It might look impersonal looking at the revered teaching profession this way. Sentiments apart, the teachers of today, primarily at the higher education levels aim at bridging gaps that exist between the students’ level of knowledge and theirs. But what happens when the educator’s level itself becomes inadequate?
Special Status
Currently, our syllabus for various courses assumes mostly a very static perspective. Yet unfortunately for these curriculum planners, in all the hottest topics of today, be it information technology, digital electronics or management concepts, changes are taking place at a breath-taking pace.
What then gives the teacher of today such a special status in our education system? The first is the sheer duration a lecturer or professor has spent on his/her topic of specialization. Age brings with it years of familiarity with the topic especially where the course structures are static or changing at a slow pace. Iterative teaching over the years on a course that basically remains the same gives the teacher of today a rich understanding of the limited portion he/she has to cover.
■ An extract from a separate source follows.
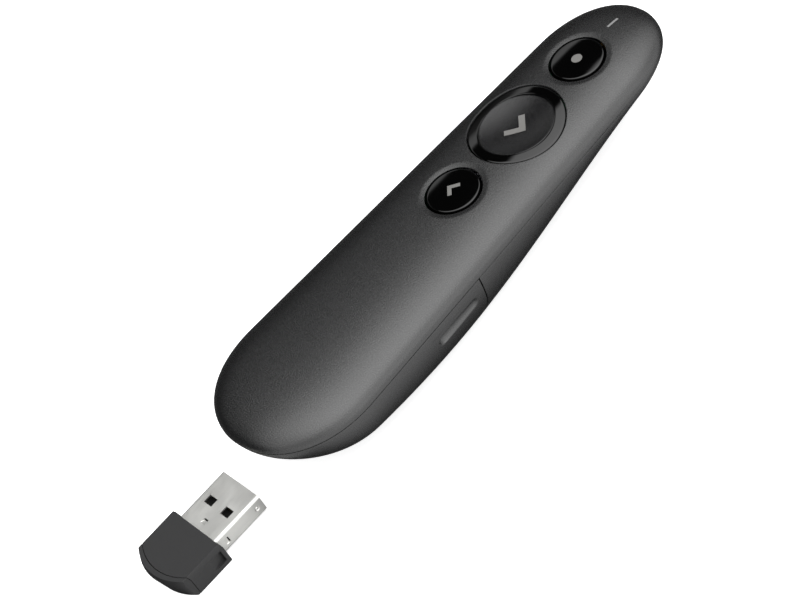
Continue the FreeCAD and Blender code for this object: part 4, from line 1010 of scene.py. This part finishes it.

The second aspect is that of the virtuous cycle of knowledge. As knowledge begets knowledge, climbing further steps on the knowledge ladder might be easier for an expert than a beginner even though he/she may be an eager student. This is because of the sheer fact that the leaps in learning a teacher takes will typically be of a smaller increment compared to those taken by a novice student.
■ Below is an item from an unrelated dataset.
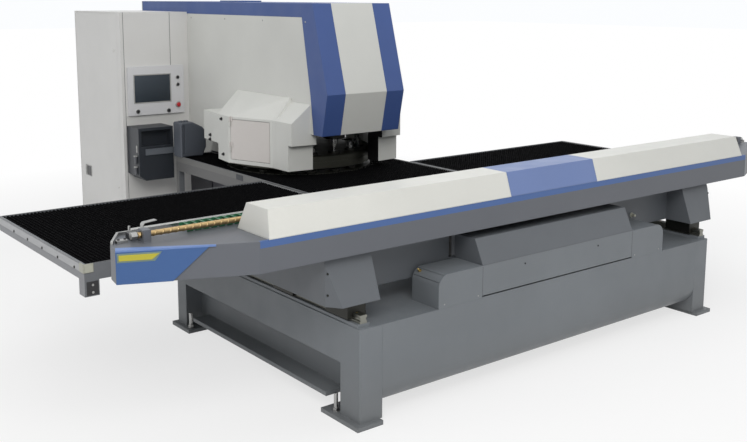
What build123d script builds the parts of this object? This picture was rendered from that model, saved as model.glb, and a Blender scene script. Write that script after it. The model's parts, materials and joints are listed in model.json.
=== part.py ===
# CNC turret punch press: C-frame with a turret, fixed centre table, and a Y carriage that
# carries the wing tables, the cross beam and the X carriage with its sheet clamps.
# Millimetres. +X runs along the cross beam, +Y to the rear, +Z up. The origin is on the
# floor, in the middle of the machine's plan.
import os
from math import cos, hypot, pi, radians, sin

from build123d import *

os.makedirs("parts", exist_ok=True)

sides = {"left": -1, "right": 1}

# Clearances
slide_gap = 0.3       # between pieces that slide on each other
shaft_gap = 0.05      # radial, at a running shaft
door_gap = 3          # around doors

# Sides of round pieces that repeat or are large, where a true circle would have many faces
bore_sides = 6
tool_sides = 8
pin_sides = 12
disc_sides = 36

# Base weldment
base_half_width = 1569
base_front = -2587
base_length = 2072
base_top = 544
wall_bottom = 80
side_frame_width = 150
front_column = 174
rear_column = 121
recess_depth = 120
recess_top = 317
flange_thickness = 25
plate = 25
front_wall_roll = 130
foot_thickness = 25
foot_width = 170
foot_outset = 35
front_foot_length = 335
rear_foot_length = 243
foot_overhang = 28
anchor_x = 1495
anchor_radius = 11
leveler_x = 1563
leveler_radius = 12
leveler_height = 102
leveler_nut = 20

base_rear = base_front + base_length
front_foot = (base_front - foot_overhang, base_front - foot_overhang + front_foot_length)
rear_foot = (base_rear + plate - rear_foot_length, base_rear + plate)
front_bolt_y = base_front + front_column + 48
rear_bolt_y = base_rear - rear_column - 49
inner_x = base_half_width - side_frame_width

# Y rails and guide blocks
rail_x = 1525
rail_pad = 20
rail_width = 45
rail_height = 46
rail_groove = 6
guide_width = 120
guide_length = 200
guide_lift = 16

rail_bottom = base_top + rail_pad
rail_top = rail_bottom + rail_height

# Y carriage underframe
carriage_front = -2549
carriage_lean = 93
leg_inner = 1403
leg_outer = 1707
leg_bottom = 667
leg_rear = -1760
leg_shoulder = 850
leg_corner = (57, 77)
web_y = (-2340, -2310)
notch_half_width = 725
notch_top = 738

# Cross beam
beam_bottom = 926
beam_height = 162
beam_front = -2516
beam_rear = -1941
beam_fold_x = 2117
beam_tip = (2735, -2252)
beam_tip_rear = (2719, -2157)
beam_corner = (2615, -1987)
beam_rear_x = 2570
beam_top = beam_bottom + beam_height
end_cover_thickness = 8
end_cover_inner = (2498, 2333)

# Cover on the beam
cover_half_length = 2065
cover_height = 140
cover_end_slope = 20
cover_rear = -2211
cover_front_slope = 48
cover_rear_slope = 57
centre_cover_half = 393
cover_sheet = 4

# X axis
x_rail_half = 2540
x_rail_width = 34
x_rail_height = 20
top_rail_y = -1980
back_rail_z = 970
x_screw_y = -2170
x_screw_lift = 34
x_screw_radius = 16
x_screw_half = 2590
x_bearing = (40, 60)
x_bearing_x = 2550
carrier_y = (-2130, -2040)
carrier_height = 32
carrier_half = 2306
carrier_links = 28
x_carriage_half = 700
x_plate = 24
x_plate_bottom = 890
x_nut_half = 60

# Sheet clamps
clamp_x = 520
clamp_half = 65
clamp_depth = 110
clamp_top = 965
jaw_length = 65
lower_jaw = 6
jaw_gap = 10
jaw_pivot = (70, 925)
jaw_pin_radius = 9

# Tables
table_top = 876
rail_wall = 12
brush_depth = 30
centre_half = 711
centre_rail = 130
centre_rear = 1187
wing_inner = 726
wing_outer = 2663
wing_front = -1667
wing_rear = -271
wing_rail = 90
arm_width = 60
arm_height = 60
arm_rear = -320
cross_bar = 40
post = 50
bracket = (80, 77, 86)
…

Again the assumption here is that teachers of today take pains to update the requisite skills for teaching their topic.
The new middleman
Let’s look at the current scenario. Teachers are having human limitations of memory capacity as well as time to find out, read and absorb voluminous information that keeps accumulating every day. The students of today know that they need to compete not just with their peers in the class, but perhaps the world at large for the most coveted of jobs. Confronted with the various limitations suffered by the faculty, its little wonder that disillusionment sets in amongst students in their quest for cutting edge knowledge.
The powerful combination of the Personal Computer as a tool with the World Wide Web as the playing field enters now. With a click here and a search there, today’s student can seek out information from virtually unlimited sources. But the web in its form today suffers from the twin drawbacks of lack of interactiveness in the true sense of the term coupled with major communication bottlenecks.
The Road Ahead
In the book "The Road Ahead", Bill Gates talks at length about the inevitability of changing our archaic and outdated educational systems. Along with this, he has also argued (with a lot of conviction) about teachers and instructors being able to retain their jobs even in a computer-dominant world. According to Gates, this is because the net will act more as a tool rather than as a replacement to teachers per se.
Today, whenever an educational institution plans to computerize on a big scale, there is resistance from several quarters. This has been largely from the techno-phobes amongst the academics as well as the computer illiterates amongst the decision making authority like director boards.
Perhaps an argument as the one Gates puts forward might melt the resistance to computerization (and to the Internet) from the various arms of the academic world due to budgetary constraints or otherwise. However, this does not tackle the sheer redundancy of having an instructor when the net by itself becomes highly interactive as well intuitive.
Death of the Information Postmen
Today, we require lecturers, professors and so on to explain and elucidate information that vexes the student. The teacher's value addition lies in imparting complex knowledge in a simple manner. The moment that disappears, the teacher becomes nothing more than an "information postman". In fact, even in the current print era, we have a lot of such teachers (or postmen, if you may) who read out from prescribed textbooks without a single original contribution in content or in methodology to make the student's understanding process quicker.
The value addition provided by today’s teacher will dwindle as more and more activities get performed with the help of the Personal Computer. Under such circumstances, the teachers of tomorrow will have to do a thorough rethinking as to what their role should be.
Academicians for the millennium
In the future, we would not require teachers who will act as web-browsers and link-finders as students will very well do these jobs themselves. The experience obtained primarily thorough biological age will amount to nothing as a person's competence will lie in absorbing and comprehending vast amounts of information within his domain of specialization in the quickest way possible. Sadly for the teachers in the older mould, this would mean confronting fresh chunks of information every moment in the career.
Thus the survival of the teacher of tomorrow will depend on (i) sheer ability to keep his/her foot on the ground when challenged with surging currents of cluttered data and (ii) ability to sieve, assimilate and explain newest among the new information quickly. The knowledge gap between the teacher and the pupil is an occupational necessity. If it vanishes, it will bring to question the raison d'être of the teacher.
Then again, today (and maybe even tomorrow), there
are a lot of people who understand things better by listening to talks
and lectures rather than going through the printed word or the monitor
screen. Probably, in that sense, only a "human teacher" and not a cold,
unsentimental monitor screen, can provide the personal touch of a guide
and be a truly interactive instructor.